-- Material --

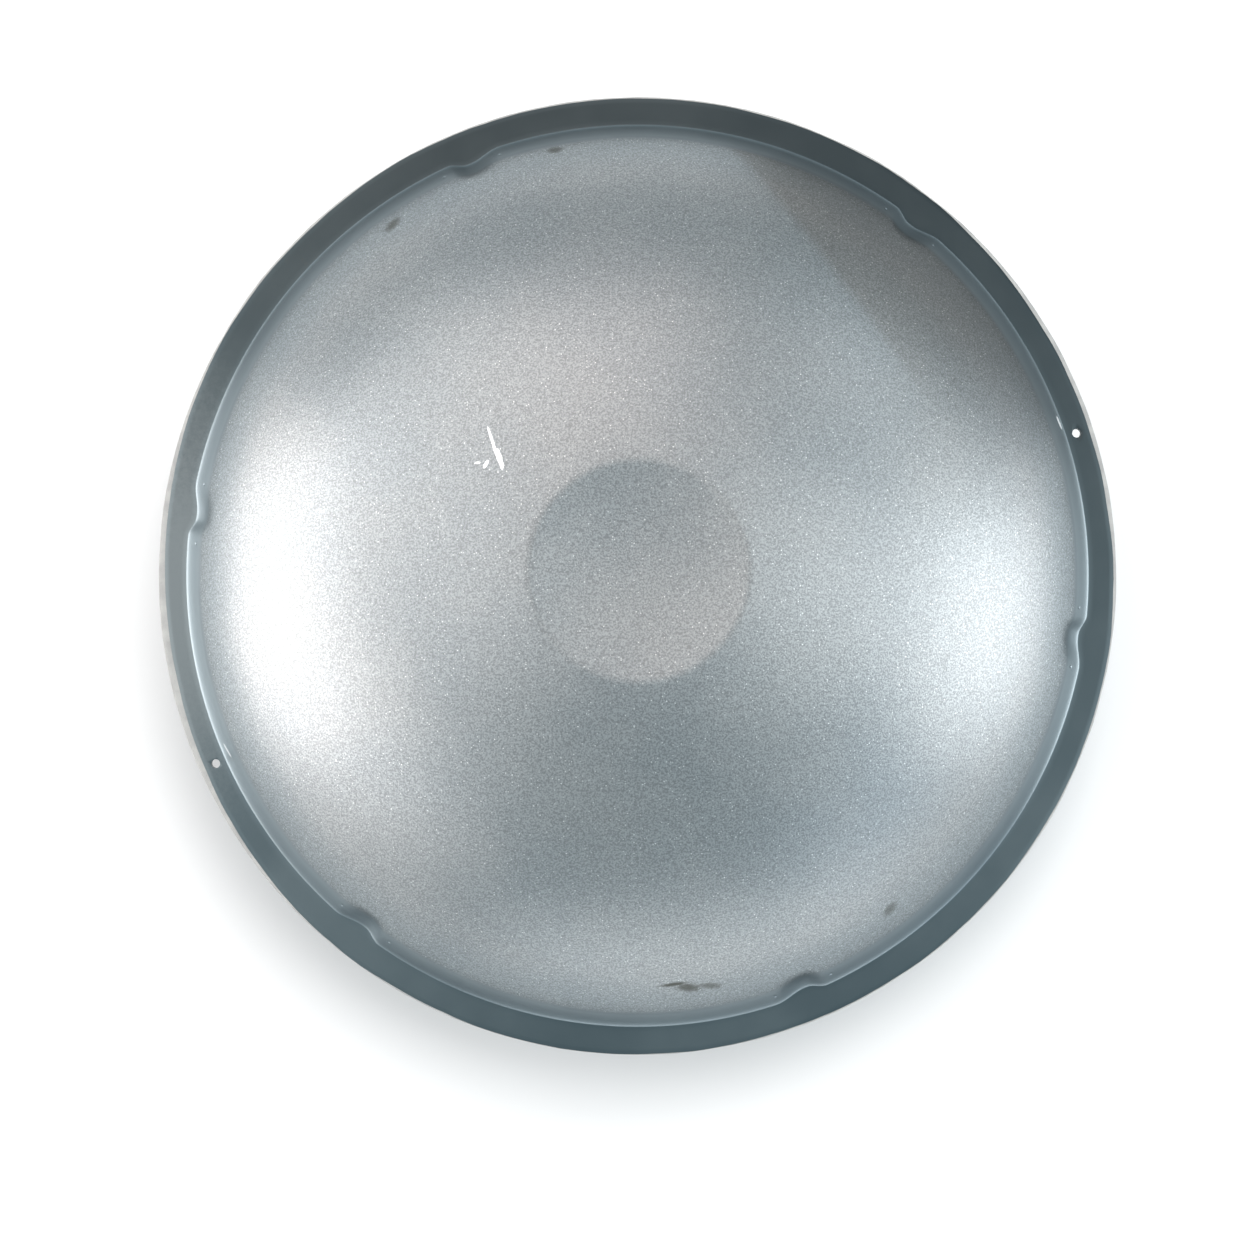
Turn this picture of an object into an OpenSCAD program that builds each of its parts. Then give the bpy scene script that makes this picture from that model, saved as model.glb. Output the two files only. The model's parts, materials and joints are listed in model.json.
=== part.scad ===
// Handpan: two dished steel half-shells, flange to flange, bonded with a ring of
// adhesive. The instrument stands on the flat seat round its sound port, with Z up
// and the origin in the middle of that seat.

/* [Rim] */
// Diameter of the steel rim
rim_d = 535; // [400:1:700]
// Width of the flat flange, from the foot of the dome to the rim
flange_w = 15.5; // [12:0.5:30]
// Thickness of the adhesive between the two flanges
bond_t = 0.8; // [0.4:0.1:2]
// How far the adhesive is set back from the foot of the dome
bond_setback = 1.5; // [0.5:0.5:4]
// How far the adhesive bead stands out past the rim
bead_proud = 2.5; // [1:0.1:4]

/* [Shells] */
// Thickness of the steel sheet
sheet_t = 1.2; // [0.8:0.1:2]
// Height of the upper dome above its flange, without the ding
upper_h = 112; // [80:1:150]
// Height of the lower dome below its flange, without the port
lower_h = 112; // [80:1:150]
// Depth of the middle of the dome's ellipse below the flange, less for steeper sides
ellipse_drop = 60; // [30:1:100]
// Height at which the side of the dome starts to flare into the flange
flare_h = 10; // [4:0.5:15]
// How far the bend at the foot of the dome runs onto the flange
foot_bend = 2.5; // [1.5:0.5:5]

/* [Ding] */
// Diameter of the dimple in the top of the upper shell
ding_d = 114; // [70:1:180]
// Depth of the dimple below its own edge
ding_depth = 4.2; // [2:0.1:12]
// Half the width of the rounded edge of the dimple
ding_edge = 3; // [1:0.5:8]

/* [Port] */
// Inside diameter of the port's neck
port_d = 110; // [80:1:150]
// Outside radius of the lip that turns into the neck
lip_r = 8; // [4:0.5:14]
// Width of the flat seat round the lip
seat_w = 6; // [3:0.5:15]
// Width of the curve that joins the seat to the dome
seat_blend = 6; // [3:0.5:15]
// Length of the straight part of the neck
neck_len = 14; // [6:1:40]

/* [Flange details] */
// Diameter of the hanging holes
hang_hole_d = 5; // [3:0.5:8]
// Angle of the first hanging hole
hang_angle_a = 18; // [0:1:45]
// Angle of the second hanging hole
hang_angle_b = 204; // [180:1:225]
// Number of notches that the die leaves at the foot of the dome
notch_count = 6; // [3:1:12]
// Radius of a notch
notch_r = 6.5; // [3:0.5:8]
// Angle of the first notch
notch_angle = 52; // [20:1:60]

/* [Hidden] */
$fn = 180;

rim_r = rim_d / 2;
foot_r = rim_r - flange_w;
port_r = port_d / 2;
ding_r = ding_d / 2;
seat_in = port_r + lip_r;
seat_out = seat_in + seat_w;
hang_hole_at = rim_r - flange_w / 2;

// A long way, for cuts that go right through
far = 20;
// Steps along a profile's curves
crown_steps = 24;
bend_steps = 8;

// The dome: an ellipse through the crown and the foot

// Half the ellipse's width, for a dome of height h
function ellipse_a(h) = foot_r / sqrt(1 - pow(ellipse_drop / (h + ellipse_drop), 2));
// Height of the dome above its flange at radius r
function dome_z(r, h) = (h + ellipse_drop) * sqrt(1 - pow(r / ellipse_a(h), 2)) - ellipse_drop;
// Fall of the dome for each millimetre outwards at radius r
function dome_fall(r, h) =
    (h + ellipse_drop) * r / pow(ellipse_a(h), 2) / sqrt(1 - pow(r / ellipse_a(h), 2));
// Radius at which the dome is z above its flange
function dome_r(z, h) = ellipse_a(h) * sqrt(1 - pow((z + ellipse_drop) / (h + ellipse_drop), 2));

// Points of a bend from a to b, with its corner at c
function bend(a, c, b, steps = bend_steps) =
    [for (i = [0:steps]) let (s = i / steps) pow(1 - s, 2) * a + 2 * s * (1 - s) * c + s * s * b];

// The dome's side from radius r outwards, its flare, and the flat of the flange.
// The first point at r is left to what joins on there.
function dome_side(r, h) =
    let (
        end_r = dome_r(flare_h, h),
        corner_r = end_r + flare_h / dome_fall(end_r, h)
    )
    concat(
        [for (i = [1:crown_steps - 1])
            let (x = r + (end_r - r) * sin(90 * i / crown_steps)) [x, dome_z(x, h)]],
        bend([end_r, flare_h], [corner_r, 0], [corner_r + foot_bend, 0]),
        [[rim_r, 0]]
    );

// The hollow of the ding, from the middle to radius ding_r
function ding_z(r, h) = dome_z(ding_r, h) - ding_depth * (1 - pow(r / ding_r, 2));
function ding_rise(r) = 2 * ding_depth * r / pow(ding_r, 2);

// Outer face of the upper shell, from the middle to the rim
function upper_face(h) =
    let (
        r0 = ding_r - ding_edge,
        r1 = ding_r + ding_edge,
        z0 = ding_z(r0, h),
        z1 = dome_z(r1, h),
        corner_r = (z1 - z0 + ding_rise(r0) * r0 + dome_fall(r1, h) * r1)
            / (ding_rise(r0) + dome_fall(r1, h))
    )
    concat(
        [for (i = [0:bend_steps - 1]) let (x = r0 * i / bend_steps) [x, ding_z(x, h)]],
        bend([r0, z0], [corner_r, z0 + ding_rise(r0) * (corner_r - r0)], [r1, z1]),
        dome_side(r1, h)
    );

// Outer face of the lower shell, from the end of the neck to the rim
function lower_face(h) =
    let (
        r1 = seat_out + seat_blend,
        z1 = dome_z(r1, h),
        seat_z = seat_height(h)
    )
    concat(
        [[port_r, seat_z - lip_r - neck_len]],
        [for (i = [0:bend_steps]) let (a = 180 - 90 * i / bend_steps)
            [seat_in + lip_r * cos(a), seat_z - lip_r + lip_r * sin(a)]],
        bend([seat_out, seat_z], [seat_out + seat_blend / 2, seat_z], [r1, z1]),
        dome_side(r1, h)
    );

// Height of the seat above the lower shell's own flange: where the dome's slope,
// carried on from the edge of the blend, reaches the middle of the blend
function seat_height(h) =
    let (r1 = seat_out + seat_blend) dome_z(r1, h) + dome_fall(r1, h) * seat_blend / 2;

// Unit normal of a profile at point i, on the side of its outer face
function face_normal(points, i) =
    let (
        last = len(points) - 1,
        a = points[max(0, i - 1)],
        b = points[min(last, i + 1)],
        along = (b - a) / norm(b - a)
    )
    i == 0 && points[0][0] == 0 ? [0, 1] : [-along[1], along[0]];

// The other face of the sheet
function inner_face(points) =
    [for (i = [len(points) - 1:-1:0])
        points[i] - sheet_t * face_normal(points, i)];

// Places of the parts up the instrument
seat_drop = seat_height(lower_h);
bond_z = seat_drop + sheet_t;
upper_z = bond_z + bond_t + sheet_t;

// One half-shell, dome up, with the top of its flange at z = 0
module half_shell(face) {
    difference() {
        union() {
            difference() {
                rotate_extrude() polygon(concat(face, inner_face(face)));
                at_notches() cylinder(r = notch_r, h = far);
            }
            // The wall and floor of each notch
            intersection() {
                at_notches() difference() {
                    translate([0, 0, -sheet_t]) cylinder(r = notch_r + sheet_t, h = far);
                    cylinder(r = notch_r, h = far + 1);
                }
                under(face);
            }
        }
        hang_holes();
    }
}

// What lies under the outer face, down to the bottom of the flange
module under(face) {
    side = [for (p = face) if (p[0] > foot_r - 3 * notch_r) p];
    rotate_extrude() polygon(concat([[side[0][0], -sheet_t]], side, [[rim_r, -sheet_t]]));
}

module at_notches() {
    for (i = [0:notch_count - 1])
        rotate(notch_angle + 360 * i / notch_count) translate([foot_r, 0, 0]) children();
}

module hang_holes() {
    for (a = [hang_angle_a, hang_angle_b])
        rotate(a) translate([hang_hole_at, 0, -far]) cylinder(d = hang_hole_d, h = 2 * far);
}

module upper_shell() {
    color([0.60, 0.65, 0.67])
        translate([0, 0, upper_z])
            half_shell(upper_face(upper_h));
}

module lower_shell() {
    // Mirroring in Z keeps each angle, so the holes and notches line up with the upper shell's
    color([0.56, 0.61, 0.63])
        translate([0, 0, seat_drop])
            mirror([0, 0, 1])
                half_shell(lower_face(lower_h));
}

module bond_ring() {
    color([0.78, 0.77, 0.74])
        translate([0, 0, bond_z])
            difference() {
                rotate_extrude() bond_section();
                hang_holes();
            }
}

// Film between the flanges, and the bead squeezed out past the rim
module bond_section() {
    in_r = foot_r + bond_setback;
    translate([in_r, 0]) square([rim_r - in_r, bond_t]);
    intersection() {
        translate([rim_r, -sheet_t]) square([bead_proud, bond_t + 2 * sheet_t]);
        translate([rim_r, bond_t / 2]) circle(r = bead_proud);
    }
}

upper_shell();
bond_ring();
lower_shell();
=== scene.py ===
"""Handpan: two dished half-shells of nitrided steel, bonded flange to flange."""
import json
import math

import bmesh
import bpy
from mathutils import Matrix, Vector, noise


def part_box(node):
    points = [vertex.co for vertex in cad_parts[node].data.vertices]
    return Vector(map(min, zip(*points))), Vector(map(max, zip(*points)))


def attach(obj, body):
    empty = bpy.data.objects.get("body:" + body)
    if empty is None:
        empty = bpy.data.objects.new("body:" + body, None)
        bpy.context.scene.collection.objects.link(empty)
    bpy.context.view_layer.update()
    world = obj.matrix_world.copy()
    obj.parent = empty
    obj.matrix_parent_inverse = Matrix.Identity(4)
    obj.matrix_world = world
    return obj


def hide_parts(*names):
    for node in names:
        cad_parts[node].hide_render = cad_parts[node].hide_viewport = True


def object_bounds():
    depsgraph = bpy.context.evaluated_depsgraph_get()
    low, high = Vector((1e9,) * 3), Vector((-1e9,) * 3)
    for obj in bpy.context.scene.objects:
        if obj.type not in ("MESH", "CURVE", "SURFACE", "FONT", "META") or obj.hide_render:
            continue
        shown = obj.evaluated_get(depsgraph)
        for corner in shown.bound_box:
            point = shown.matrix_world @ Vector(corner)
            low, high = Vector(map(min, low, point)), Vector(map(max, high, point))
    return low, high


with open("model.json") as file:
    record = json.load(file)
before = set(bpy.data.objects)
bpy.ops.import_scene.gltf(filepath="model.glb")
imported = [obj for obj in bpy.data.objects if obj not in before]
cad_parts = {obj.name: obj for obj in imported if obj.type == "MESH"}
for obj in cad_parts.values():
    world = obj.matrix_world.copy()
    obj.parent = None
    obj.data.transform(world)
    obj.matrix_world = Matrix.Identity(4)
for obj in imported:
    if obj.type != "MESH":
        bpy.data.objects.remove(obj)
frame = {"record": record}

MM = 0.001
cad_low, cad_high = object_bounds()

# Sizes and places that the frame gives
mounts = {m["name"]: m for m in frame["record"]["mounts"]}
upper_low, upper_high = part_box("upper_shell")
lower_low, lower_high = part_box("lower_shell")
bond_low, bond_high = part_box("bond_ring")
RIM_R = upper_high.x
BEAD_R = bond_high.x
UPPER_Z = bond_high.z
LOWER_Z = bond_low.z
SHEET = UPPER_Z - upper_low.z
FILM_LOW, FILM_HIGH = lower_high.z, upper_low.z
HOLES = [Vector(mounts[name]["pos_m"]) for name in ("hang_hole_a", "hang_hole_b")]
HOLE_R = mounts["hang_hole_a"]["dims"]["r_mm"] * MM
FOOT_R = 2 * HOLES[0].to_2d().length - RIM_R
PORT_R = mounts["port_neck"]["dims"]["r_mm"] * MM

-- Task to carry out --
Return nothing but the lines from the first line of the listing through the line with "foot_bend = 2.5; // [1.5:0.5:5]", please, keeping every one of them unchanged.

-- Exercise output --
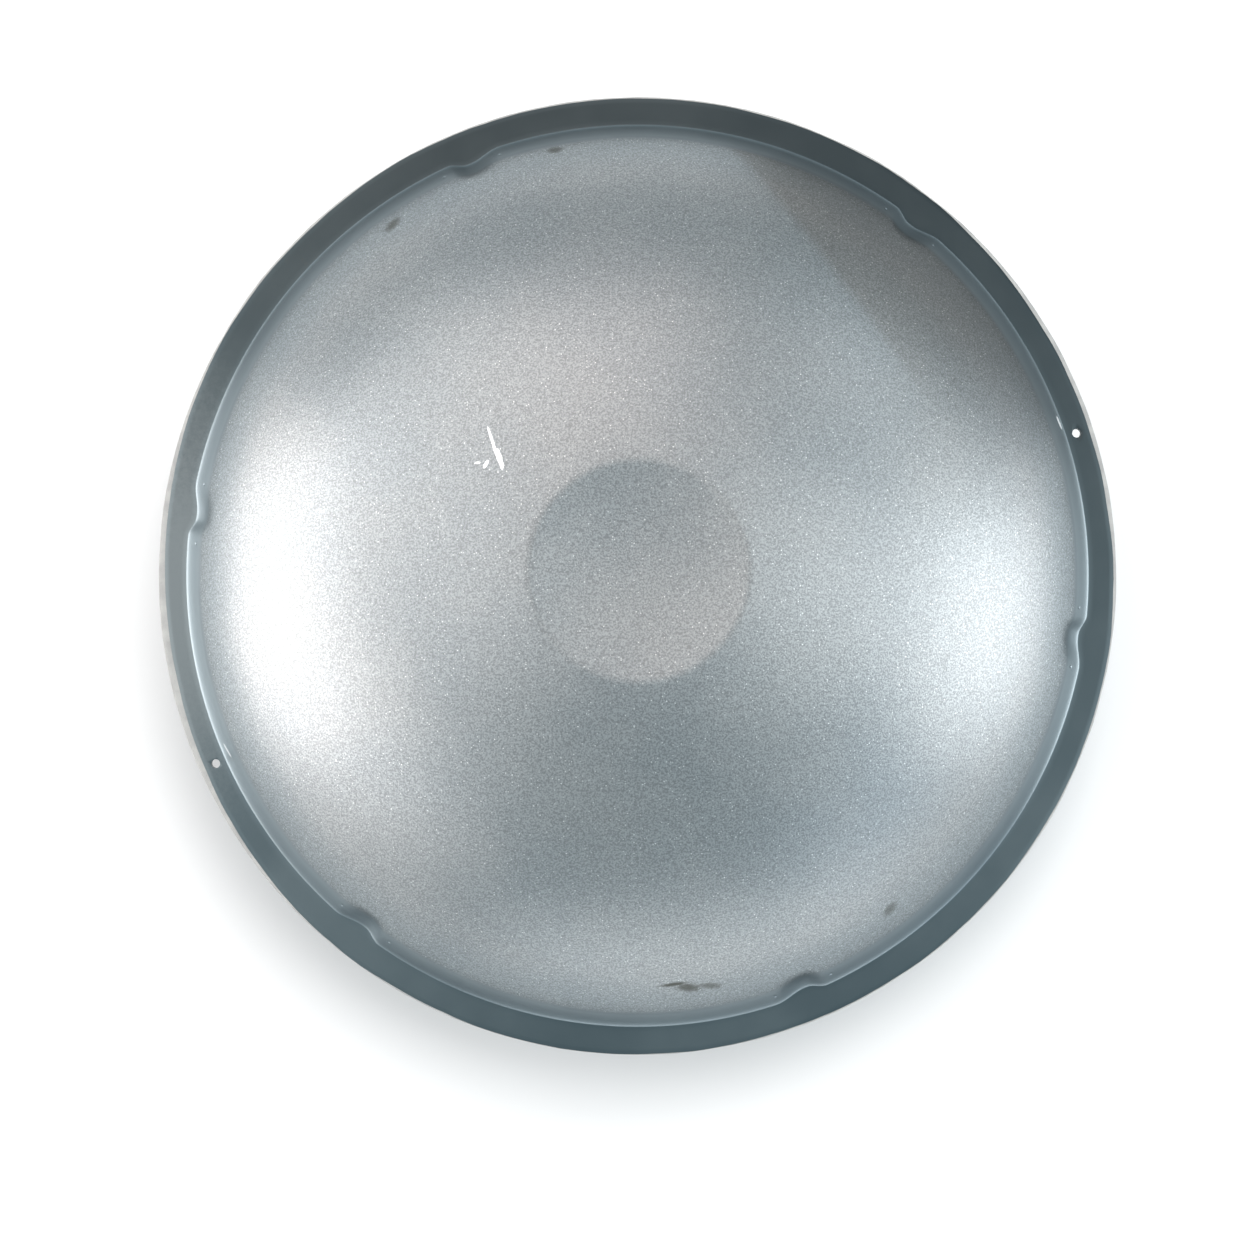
Turn this picture of an object into an OpenSCAD program that builds each of its parts. Then give the bpy scene script that makes this picture from that model, saved as model.glb. Output the two files only. The model's parts, materials and joints are listed in model.json.
=== part.scad ===
// Handpan: two dished steel half-shells, flange to flange, bonded with a ring of
// adhesive. The instrument stands on the flat seat round its sound port, with Z up
// and the origin in the middle of that seat.

/* [Rim] */
// Diameter of the steel rim
rim_d = 535; // [400:1:700]
// Width of the flat flange, from the foot of the dome to the rim
flange_w = 15.5; // [12:0.5:30]
// Thickness of the adhesive between the two flanges
bond_t = 0.8; // [0.4:0.1:2]
// How far the adhesive is set back from the foot of the dome
bond_setback = 1.5; // [0.5:0.5:4]
// How far the adhesive bead stands out past the rim
bead_proud = 2.5; // [1:0.1:4]

/* [Shells] */
// Thickness of the steel sheet
sheet_t = 1.2; // [0.8:0.1:2]
// Height of the upper dome above its flange, without the ding
upper_h = 112; // [80:1:150]
// Height of the lower dome below its flange, without the port
lower_h = 112; // [80:1:150]
// Depth of the middle of the dome's ellipse below the flange, less for steeper sides
ellipse_drop = 60; // [30:1:100]
// Height at which the side of the dome starts to flare into the flange
flare_h = 10; // [4:0.5:15]
// How far the bend at the foot of the dome runs onto the flange
foot_bend = 2.5; // [1.5:0.5:5]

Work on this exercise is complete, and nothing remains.